§ **What you have to do**: Write out only the span of lines that begins at the line with "box.YLength, box.ZLength, box.ZMin)])" and ends at the line with "zip(*points))), Vector(map(max, zip(*points)))". Keep both end lines, word for word.

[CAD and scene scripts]
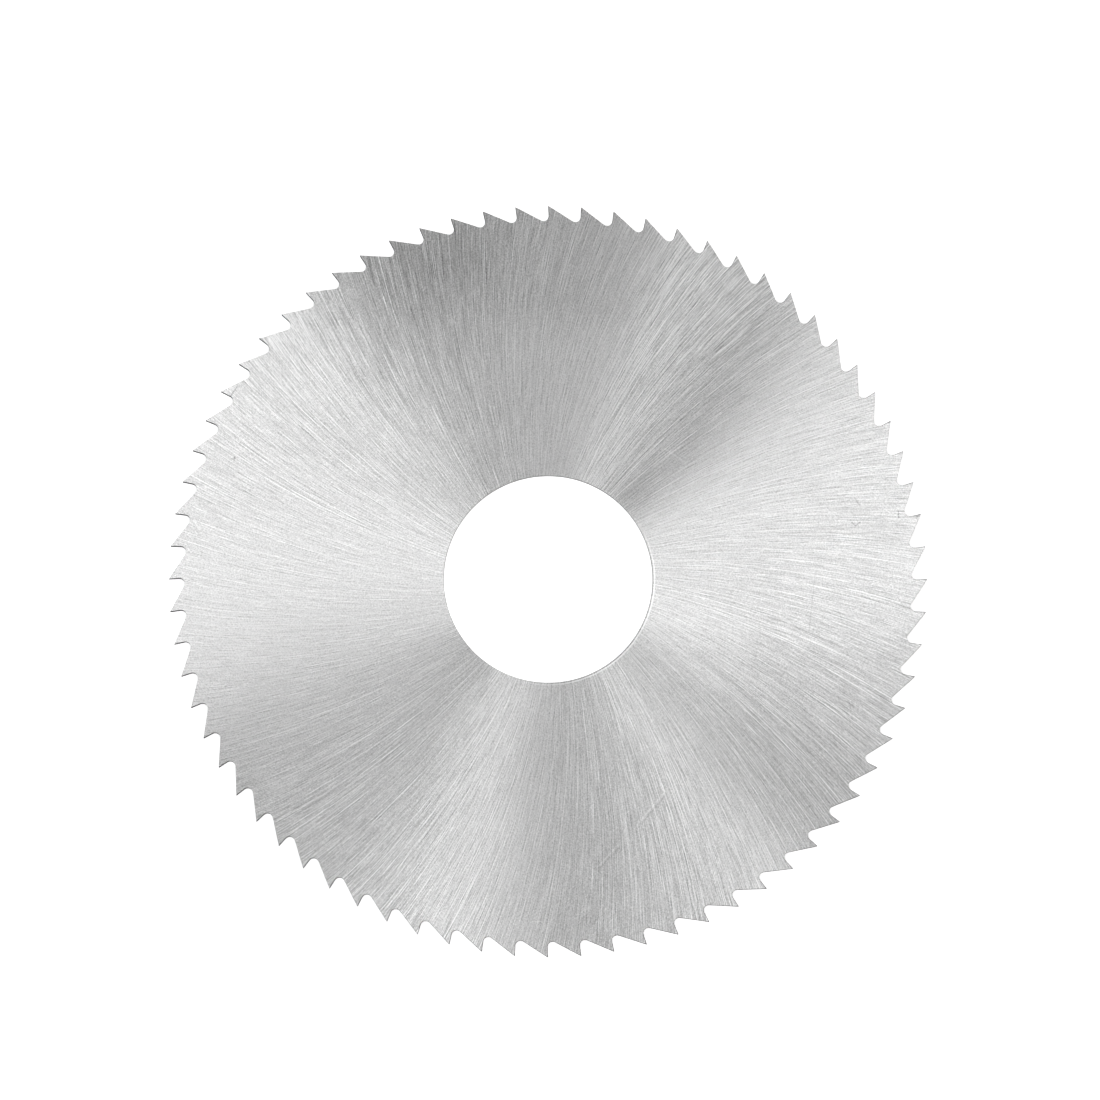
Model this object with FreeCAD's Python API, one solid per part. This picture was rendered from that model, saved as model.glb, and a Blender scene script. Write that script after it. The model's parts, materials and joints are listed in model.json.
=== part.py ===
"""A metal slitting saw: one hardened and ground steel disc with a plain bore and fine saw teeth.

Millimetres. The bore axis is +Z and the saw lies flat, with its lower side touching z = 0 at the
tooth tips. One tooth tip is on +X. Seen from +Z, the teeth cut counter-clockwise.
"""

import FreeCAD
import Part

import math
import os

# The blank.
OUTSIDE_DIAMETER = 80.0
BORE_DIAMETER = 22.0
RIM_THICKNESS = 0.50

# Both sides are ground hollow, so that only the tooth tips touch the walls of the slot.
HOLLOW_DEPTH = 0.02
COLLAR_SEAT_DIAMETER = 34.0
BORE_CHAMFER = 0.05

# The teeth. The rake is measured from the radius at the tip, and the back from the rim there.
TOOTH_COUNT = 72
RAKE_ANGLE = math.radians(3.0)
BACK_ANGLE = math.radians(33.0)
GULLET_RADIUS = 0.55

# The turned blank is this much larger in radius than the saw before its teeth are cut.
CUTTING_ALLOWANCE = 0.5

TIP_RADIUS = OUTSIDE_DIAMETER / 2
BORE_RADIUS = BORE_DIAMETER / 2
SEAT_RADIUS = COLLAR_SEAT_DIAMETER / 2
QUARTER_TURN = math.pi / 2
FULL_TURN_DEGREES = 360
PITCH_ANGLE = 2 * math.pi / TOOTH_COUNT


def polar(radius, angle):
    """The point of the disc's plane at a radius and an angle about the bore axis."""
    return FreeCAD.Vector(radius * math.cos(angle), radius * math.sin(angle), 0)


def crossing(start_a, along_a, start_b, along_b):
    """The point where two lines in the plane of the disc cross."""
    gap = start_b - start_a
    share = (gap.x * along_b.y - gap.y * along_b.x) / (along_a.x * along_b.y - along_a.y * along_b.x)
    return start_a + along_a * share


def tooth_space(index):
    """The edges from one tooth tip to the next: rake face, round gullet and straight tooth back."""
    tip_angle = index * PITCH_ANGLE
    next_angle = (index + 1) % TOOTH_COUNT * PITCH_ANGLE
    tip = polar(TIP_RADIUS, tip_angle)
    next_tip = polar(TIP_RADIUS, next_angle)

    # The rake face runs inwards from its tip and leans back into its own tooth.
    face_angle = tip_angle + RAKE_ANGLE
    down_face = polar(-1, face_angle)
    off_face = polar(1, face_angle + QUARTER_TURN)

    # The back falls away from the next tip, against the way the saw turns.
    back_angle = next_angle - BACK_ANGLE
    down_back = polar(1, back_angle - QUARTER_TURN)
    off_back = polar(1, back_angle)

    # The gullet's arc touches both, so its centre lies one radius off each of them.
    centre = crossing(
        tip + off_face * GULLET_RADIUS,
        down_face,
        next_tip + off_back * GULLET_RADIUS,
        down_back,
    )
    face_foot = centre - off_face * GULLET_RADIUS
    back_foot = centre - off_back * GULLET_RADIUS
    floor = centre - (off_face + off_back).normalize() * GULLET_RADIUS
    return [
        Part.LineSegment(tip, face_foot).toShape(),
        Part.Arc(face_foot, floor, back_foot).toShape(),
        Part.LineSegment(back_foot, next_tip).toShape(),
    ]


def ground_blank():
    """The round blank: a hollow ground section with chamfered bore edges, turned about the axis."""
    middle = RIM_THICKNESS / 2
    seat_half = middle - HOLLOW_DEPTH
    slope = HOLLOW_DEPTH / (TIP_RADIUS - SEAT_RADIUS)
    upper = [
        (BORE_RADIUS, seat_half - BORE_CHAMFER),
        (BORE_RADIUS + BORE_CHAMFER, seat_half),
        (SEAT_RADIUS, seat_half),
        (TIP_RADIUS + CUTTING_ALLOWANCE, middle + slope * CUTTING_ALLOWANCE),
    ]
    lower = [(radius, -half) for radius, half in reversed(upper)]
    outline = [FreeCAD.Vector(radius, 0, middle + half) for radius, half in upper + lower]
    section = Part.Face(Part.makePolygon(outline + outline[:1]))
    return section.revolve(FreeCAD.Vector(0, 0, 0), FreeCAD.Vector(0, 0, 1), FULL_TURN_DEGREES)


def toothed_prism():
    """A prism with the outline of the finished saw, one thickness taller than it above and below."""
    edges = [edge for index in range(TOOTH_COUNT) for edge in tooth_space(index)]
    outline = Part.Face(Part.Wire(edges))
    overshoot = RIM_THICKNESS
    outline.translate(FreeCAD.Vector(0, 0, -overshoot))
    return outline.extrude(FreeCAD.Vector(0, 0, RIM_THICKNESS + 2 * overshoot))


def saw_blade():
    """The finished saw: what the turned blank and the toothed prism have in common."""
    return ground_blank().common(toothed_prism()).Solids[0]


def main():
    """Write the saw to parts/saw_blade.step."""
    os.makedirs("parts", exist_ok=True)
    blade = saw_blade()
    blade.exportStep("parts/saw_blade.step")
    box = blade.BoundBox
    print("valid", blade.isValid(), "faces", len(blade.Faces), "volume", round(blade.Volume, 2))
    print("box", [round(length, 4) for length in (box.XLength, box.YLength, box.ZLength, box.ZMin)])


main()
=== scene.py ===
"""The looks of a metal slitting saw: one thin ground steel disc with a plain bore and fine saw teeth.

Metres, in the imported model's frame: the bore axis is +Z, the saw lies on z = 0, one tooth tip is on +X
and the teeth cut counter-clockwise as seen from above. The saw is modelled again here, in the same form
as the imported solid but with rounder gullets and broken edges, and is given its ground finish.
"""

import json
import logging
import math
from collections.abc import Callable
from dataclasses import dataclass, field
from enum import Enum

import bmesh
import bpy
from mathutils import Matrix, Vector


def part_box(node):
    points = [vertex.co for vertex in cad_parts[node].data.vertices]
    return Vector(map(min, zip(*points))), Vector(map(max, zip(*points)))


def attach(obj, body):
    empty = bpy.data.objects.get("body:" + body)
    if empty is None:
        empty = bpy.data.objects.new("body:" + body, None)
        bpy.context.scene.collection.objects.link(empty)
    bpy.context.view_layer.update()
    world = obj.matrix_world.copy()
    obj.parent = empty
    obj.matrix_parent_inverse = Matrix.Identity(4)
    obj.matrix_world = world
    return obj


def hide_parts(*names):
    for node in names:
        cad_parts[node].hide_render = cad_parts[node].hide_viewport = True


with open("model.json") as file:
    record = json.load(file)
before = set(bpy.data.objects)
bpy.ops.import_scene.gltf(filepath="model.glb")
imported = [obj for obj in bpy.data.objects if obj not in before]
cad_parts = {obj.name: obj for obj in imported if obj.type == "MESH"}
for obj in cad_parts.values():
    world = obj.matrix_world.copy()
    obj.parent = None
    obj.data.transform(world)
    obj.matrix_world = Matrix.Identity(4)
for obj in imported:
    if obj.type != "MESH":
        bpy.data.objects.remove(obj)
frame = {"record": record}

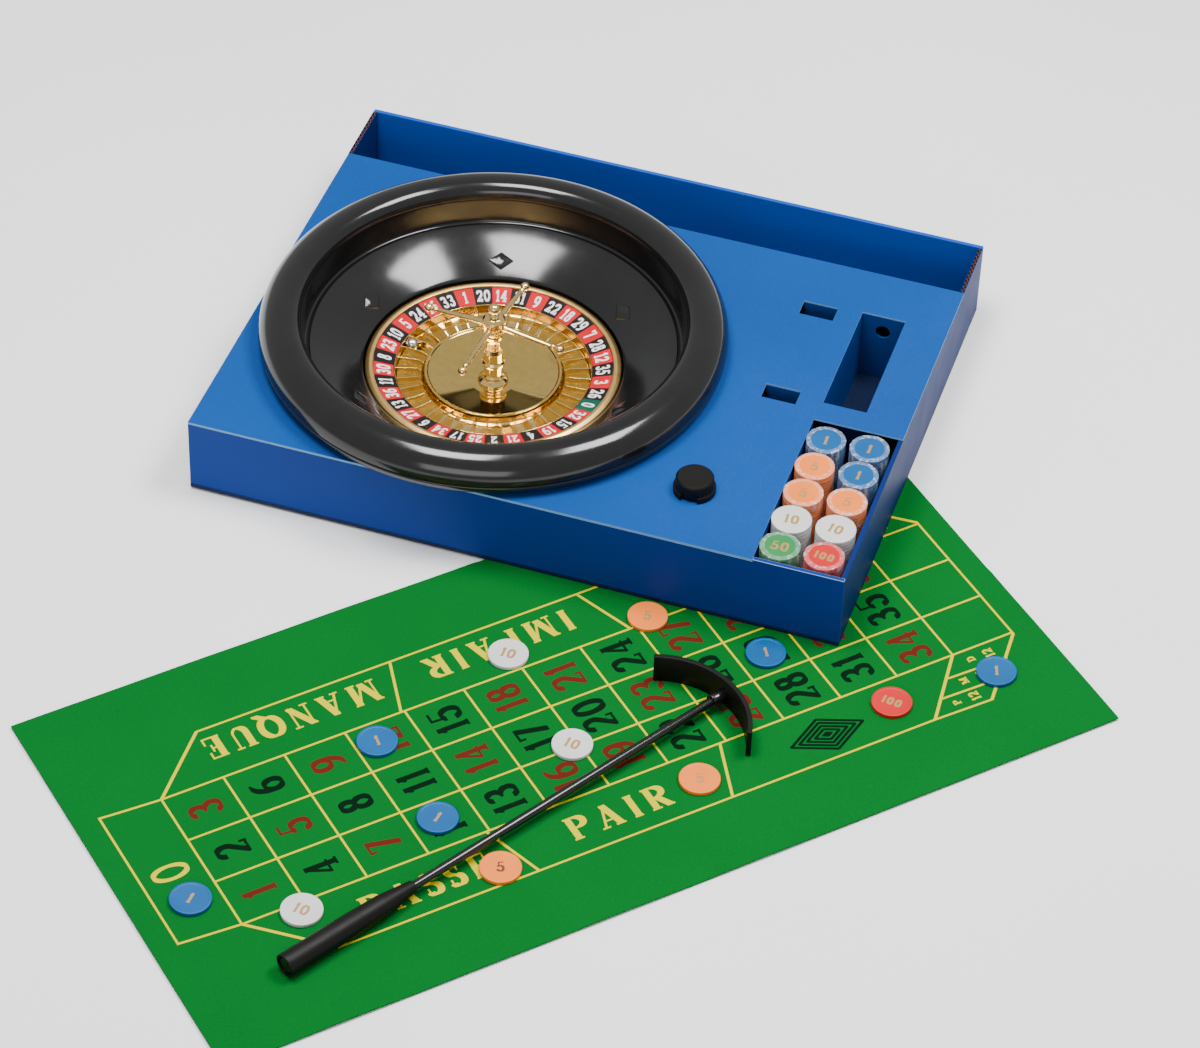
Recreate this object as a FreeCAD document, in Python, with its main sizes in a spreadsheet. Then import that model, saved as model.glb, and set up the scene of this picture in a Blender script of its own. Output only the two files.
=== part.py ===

§ **Exercise response**:
    print("box", [round(length, 4) for length in (box.XLength, box.YLength, box.ZLength, box.ZMin)])


main()
=== scene.py ===
"""The looks of a metal slitting saw: one thin ground steel disc with a plain bore and fine saw teeth.

Metres, in the imported model's frame: the bore axis is +Z, the saw lies on z = 0, one tooth tip is on +X
and the teeth cut counter-clockwise as seen from above. The saw is modelled again here, in the same form
as the imported solid but with rounder gullets and broken edges, and is given its ground finish.
"""

import json
import logging
import math
from collections.abc import Callable
from dataclasses import dataclass, field
from enum import Enum

import bmesh
import bpy
from mathutils import Matrix, Vector


def part_box(node):
    points = [vertex.co for vertex in cad_parts[node].data.vertices]
    return Vector(map(min, zip(*points))), Vector(map(max, zip(*points)))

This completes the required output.